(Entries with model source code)
____
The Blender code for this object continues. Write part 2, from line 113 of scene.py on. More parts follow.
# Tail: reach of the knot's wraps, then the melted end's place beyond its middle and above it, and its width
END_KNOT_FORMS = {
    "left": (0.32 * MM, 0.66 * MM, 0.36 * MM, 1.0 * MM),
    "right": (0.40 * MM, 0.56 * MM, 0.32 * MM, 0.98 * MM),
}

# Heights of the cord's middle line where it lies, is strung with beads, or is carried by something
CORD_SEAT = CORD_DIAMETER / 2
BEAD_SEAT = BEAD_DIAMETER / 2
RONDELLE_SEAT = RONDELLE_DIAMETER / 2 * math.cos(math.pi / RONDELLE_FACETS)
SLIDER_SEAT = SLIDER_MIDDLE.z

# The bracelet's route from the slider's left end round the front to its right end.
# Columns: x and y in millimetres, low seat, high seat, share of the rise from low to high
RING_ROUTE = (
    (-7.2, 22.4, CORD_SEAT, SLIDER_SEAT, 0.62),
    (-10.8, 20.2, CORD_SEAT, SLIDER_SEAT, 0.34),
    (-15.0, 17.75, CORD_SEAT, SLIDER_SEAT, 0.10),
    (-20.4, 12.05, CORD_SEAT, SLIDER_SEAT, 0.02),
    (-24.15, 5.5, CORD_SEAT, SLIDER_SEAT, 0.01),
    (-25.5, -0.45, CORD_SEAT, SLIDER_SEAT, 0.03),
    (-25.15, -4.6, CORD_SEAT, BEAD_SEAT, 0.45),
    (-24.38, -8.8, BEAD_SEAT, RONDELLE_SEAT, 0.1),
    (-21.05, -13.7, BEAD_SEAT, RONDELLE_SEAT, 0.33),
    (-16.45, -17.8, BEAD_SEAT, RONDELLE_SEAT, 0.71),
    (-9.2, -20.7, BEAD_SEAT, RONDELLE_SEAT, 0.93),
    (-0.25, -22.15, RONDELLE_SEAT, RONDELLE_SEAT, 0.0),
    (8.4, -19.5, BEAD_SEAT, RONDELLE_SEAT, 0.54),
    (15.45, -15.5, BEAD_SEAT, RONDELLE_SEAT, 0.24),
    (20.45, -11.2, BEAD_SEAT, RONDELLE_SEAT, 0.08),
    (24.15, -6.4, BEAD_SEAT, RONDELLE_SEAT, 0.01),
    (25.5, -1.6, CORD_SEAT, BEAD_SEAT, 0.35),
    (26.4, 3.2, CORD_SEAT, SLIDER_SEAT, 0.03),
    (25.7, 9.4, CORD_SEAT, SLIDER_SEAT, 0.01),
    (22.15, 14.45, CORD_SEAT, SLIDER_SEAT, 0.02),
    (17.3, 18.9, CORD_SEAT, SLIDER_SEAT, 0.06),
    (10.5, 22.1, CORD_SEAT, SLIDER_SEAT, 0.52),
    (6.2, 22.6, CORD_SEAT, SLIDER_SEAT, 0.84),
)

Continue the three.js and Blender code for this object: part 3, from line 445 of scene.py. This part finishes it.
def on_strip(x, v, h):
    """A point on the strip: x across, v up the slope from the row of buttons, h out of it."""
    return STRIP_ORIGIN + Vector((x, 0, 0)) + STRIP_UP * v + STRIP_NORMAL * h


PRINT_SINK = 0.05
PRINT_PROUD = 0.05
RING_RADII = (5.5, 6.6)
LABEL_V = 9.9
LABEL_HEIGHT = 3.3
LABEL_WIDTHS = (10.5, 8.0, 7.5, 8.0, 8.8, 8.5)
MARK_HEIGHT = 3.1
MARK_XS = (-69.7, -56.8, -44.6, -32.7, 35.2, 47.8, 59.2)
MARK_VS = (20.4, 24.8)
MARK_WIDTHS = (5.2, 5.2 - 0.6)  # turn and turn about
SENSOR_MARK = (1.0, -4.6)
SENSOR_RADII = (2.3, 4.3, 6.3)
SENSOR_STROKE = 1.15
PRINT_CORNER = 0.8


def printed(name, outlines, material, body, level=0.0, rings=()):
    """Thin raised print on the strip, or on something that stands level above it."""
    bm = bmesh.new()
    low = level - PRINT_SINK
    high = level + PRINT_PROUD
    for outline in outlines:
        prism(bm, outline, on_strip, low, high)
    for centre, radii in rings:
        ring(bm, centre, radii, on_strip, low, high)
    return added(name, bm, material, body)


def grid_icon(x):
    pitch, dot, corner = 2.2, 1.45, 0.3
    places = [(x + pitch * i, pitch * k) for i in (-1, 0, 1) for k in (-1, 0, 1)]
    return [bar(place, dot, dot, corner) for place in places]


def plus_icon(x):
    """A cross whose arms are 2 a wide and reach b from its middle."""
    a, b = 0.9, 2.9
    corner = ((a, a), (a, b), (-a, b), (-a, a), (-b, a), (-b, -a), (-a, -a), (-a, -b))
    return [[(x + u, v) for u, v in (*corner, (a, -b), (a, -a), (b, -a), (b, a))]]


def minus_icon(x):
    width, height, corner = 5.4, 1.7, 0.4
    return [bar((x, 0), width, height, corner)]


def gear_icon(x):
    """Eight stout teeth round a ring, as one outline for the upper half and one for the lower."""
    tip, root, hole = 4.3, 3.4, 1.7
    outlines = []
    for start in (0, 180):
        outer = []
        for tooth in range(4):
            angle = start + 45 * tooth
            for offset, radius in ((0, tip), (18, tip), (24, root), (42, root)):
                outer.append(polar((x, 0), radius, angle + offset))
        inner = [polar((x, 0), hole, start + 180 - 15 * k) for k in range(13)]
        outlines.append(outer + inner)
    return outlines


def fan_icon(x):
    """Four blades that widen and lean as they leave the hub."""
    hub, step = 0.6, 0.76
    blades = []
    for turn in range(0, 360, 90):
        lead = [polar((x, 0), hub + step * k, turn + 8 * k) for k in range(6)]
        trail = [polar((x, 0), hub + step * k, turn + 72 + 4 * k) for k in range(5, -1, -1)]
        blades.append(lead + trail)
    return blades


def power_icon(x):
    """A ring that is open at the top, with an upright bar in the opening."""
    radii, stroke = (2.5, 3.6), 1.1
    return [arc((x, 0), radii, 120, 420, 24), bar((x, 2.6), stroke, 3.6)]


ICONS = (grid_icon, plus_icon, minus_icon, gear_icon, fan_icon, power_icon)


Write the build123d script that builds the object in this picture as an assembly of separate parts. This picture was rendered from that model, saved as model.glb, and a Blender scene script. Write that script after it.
____
● WRITTEN EXERCISE
Write every entry out again exactly.

● ANSWER TO THIS EXERCISE
The Blender code for this object continues. Write part 2, from line 113 of scene.py on. More parts follow.
# Tail: reach of the knot's wraps, then the melted end's place beyond its middle and above it, and its width
END_KNOT_FORMS = {
    "left": (0.32 * MM, 0.66 * MM, 0.36 * MM, 1.0 * MM),
    "right": (0.40 * MM, 0.56 * MM, 0.32 * MM, 0.98 * MM),
}

# Heights of the cord's middle line where it lies, is strung with beads, or is carried by something
CORD_SEAT = CORD_DIAMETER / 2
BEAD_SEAT = BEAD_DIAMETER / 2
RONDELLE_SEAT = RONDELLE_DIAMETER / 2 * math.cos(math.pi / RONDELLE_FACETS)
SLIDER_SEAT = SLIDER_MIDDLE.z

# The bracelet's route from the slider's left end round the front to its right end.
# Columns: x and y in millimetres, low seat, high seat, share of the rise from low to high
RING_ROUTE = (
    (-7.2, 22.4, CORD_SEAT, SLIDER_SEAT, 0.62),
    (-10.8, 20.2, CORD_SEAT, SLIDER_SEAT, 0.34),
    (-15.0, 17.75, CORD_SEAT, SLIDER_SEAT, 0.10),
    (-20.4, 12.05, CORD_SEAT, SLIDER_SEAT, 0.02),
    (-24.15, 5.5, CORD_SEAT, SLIDER_SEAT, 0.01),
    (-25.5, -0.45, CORD_SEAT, SLIDER_SEAT, 0.03),
    (-25.15, -4.6, CORD_SEAT, BEAD_SEAT, 0.45),
    (-24.38, -8.8, BEAD_SEAT, RONDELLE_SEAT, 0.1),
    (-21.05, -13.7, BEAD_SEAT, RONDELLE_SEAT, 0.33),
    (-16.45, -17.8, BEAD_SEAT, RONDELLE_SEAT, 0.71),
    (-9.2, -20.7, BEAD_SEAT, RONDELLE_SEAT, 0.93),
    (-0.25, -22.15, RONDELLE_SEAT, RONDELLE_SEAT, 0.0),
    (8.4, -19.5, BEAD_SEAT, RONDELLE_SEAT, 0.54),
    (15.45, -15.5, BEAD_SEAT, RONDELLE_SEAT, 0.24),
    (20.45, -11.2, BEAD_SEAT, RONDELLE_SEAT, 0.08),
    (24.15, -6.4, BEAD_SEAT, RONDELLE_SEAT, 0.01),
    (25.5, -1.6, CORD_SEAT, BEAD_SEAT, 0.35),
    (26.4, 3.2, CORD_SEAT, SLIDER_SEAT, 0.03),
    (25.7, 9.4, CORD_SEAT, SLIDER_SEAT, 0.01),
    (22.15, 14.45, CORD_SEAT, SLIDER_SEAT, 0.02),
    (17.3, 18.9, CORD_SEAT, SLIDER_SEAT, 0.06),
    (10.5, 22.1, CORD_SEAT, SLIDER_SEAT, 0.52),
    (6.2, 22.6, CORD_SEAT, SLIDER_SEAT, 0.84),
)

Continue the three.js and Blender code for this object: part 3, from line 445 of scene.py. This part finishes it.
def on_strip(x, v, h):
    """A point on the strip: x across, v up the slope from the row of buttons, h out of it."""
    return STRIP_ORIGIN + Vector((x, 0, 0)) + STRIP_UP * v + STRIP_NORMAL * h


PRINT_SINK = 0.05
PRINT_PROUD = 0.05
RING_RADII = (5.5, 6.6)
LABEL_V = 9.9
LABEL_HEIGHT = 3.3
LABEL_WIDTHS = (10.5, 8.0, 7.5, 8.0, 8.8, 8.5)
MARK_HEIGHT = 3.1
MARK_XS = (-69.7, -56.8, -44.6, -32.7, 35.2, 47.8, 59.2)
MARK_VS = (20.4, 24.8)
MARK_WIDTHS = (5.2, 5.2 - 0.6)  # turn and turn about
SENSOR_MARK = (1.0, -4.6)
SENSOR_RADII = (2.3, 4.3, 6.3)
SENSOR_STROKE = 1.15
PRINT_CORNER = 0.8


def printed(name, outlines, material, body, level=0.0, rings=()):
    """Thin raised print on the strip, or on something that stands level above it."""
    bm = bmesh.new()
    low = level - PRINT_SINK
    high = level + PRINT_PROUD
    for outline in outlines:
        prism(bm, outline, on_strip, low, high)
    for centre, radii in rings:
        ring(bm, centre, radii, on_strip, low, high)
    return added(name, bm, material, body)


def grid_icon(x):
    pitch, dot, corner = 2.2, 1.45, 0.3
    places = [(x + pitch * i, pitch * k) for i in (-1, 0, 1) for k in (-1, 0, 1)]
    return [bar(place, dot, dot, corner) for place in places]


def plus_icon(x):
    """A cross whose arms are 2 a wide and reach b from its middle."""
    a, b = 0.9, 2.9
    corner = ((a, a), (a, b), (-a, b), (-a, a), (-b, a), (-b, -a), (-a, -a), (-a, -b))
    return [[(x + u, v) for u, v in (*corner, (a, -b), (a, -a), (b, -a), (b, a))]]


def minus_icon(x):
    width, height, corner = 5.4, 1.7, 0.4
    return [bar((x, 0), width, height, corner)]


def gear_icon(x):
    """Eight stout teeth round a ring, as one outline for the upper half and one for the lower."""
    tip, root, hole = 4.3, 3.4, 1.7
    outlines = []
    for start in (0, 180):
        outer = []
        for tooth in range(4):
            angle = start + 45 * tooth
            for offset, radius in ((0, tip), (18, tip), (24, root), (42, root)):
                outer.append(polar((x, 0), radius, angle + offset))
        inner = [polar((x, 0), hole, start + 180 - 15 * k) for k in range(13)]
        outlines.append(outer + inner)
    return outlines


def fan_icon(x):
    """Four blades that widen and lean as they leave the hub."""
    hub, step = 0.6, 0.76
    blades = []
    for turn in range(0, 360, 90):
        lead = [polar((x, 0), hub + step * k, turn + 8 * k) for k in range(6)]
        trail = [polar((x, 0), hub + step * k, turn + 72 + 4 * k) for k in range(5, -1, -1)]
        blades.append(lead + trail)
    return blades


def power_icon(x):
    """A ring that is open at the top, with an upright bar in the opening."""
    radii, stroke = (2.5, 3.6), 1.1
    return [arc((x, 0), radii, 120, 420, 24), bar((x, 2.6), stroke, 3.6)]


ICONS = (grid_icon, plus_icon, minus_icon, gear_icon, fan_icon, power_icon)


Write the build123d script that builds the object in this picture as an assembly of separate parts. This picture was rendered from that model, saved as model.glb, and a Blender scene script. Write that script after it.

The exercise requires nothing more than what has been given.